I was bummed to say the least. I had already worked hard developing this idea and foolishly assumed a book deal was a given. The publisher that had sparked this process was no longer interested, but what had started as a whim was now conviction. Animal Shapes was fresh and unique and reading it to kids would be pure joy. I needed to make this book.
My agent suggested I come up with a companion book idea and that we sell it as a series. I figured if this idea has merit, the extra effort would be worth it. I came up with Animal Colors as a companion book—when a yellow kangaroo and a green moose mix, they make a chartreuse kangamoose.
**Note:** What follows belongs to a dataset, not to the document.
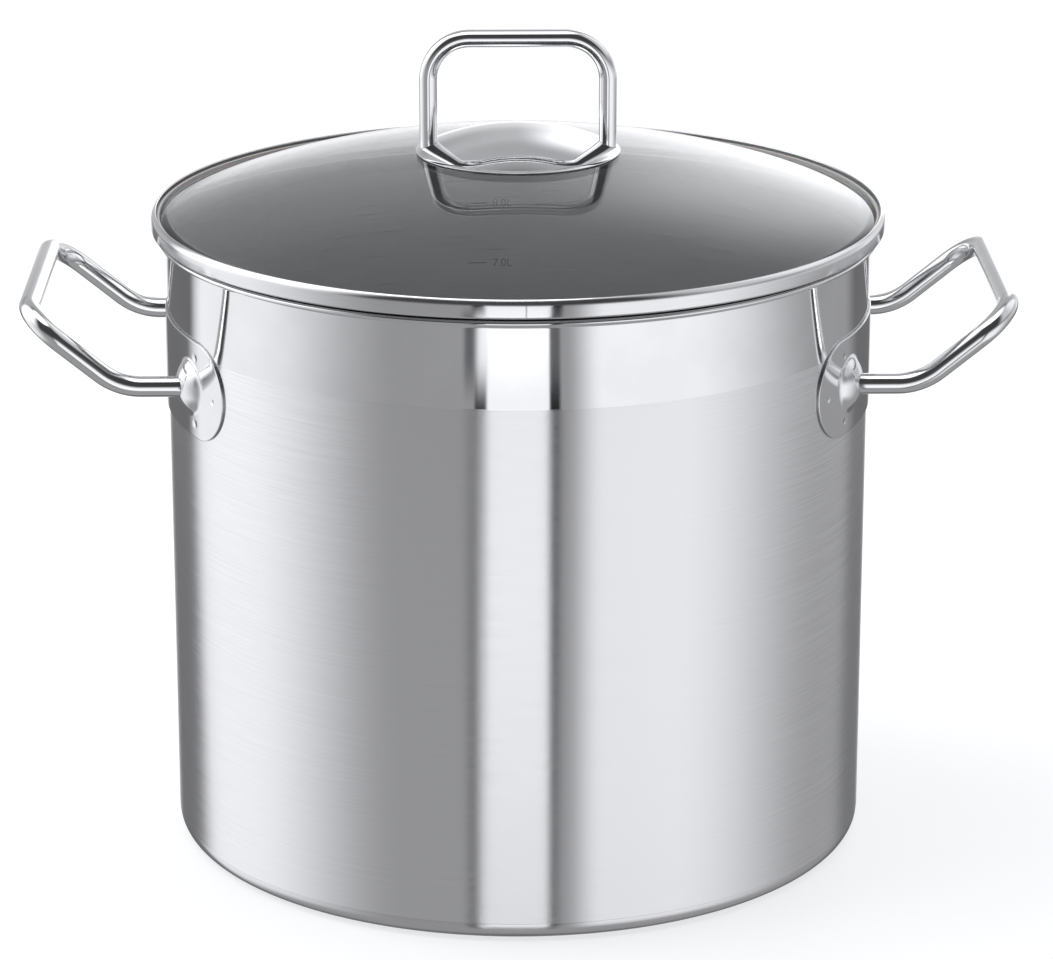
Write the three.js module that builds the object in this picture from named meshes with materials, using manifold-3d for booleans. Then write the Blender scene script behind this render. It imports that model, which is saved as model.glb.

I flushed out ideas for both books and my agent sent them out to several editors including publishers I had worked with in the past as well as editors who specifically asked if I was working on any new ideas. My agent and I were feeling pretty good about our chances.
One by one, we watched the rejection emails roll in. Some thought it was clever but not suitable for kids. Others thought the ideas were too sophisticated for the board book format. A few folks just didn’t find the idea funny or entertaining. My agent was surprised no one jumped on it. After a year plus working on this project it seemed like it was time to bury this idea for good.
I considered self-publishing the books or even going more grass roots and putting it out as a zine. Nothing wrong with either of those formats and in fact, self-publishing channels allow creative freedom and in some cases earn a little money. But, I was so close to having the work published at what seemed like the ideal publishing house and rejection felt like defeat.
In publishing, everyone gets rejected. Authors like me who have a few successful books under their belts and contacts at several publishers get rejected. Even big time, famous authors who have best selling books and movie deals are turned away. Publishers are like the Oprah of rejection, “…and you get a rejection, and you get rejection, and you in the front get a rejection too”. Your best ideas will get rejected. For some creatives, the better your idea the more publishers will reject it.
I put the idea aside and tried to focus on something else. Fortunate and grateful to have a solid foot in this business, I had other opportunities. Being an illustrator, I could make art for another author’s picture book whose manuscript had already dodged the publisher‘s gauntlet. Book cover assignments and more editorial work helped me stay engaged elsewhere rather than dwelling on defeat. I also had the benefit of an agent who having been through this dance many times could lend a broader perspective or least a shoulder to cry on.
I was already working on illustrations for another book when my agent called. A publisher named Little Bee Books was interested. They loved the idea and wanted to talk. And there you have it. Turns out it wasn’t such a bad book idea after all.
Eventually we made both books which have had starred reviews from Kirkus (no small feat) and Publisher’s weekly and was featured in the New York Times. The sales have been modest but strong enough that I’m creating two more books in the series, Animal Sounds and Animal Numbers, and we’ve had interest from big retailers about reprinting an exclusive edition.
All this to say If you’re going to make books, you’ll need to embrace rejection or at least get used to it. Everyone goes through it. Neither your first book nor your tenth are immune. Rejection in publishing is relentless, but then out of nowhere someone gets what you’re trying to do and when you least expect it… bam, you’ve got a book.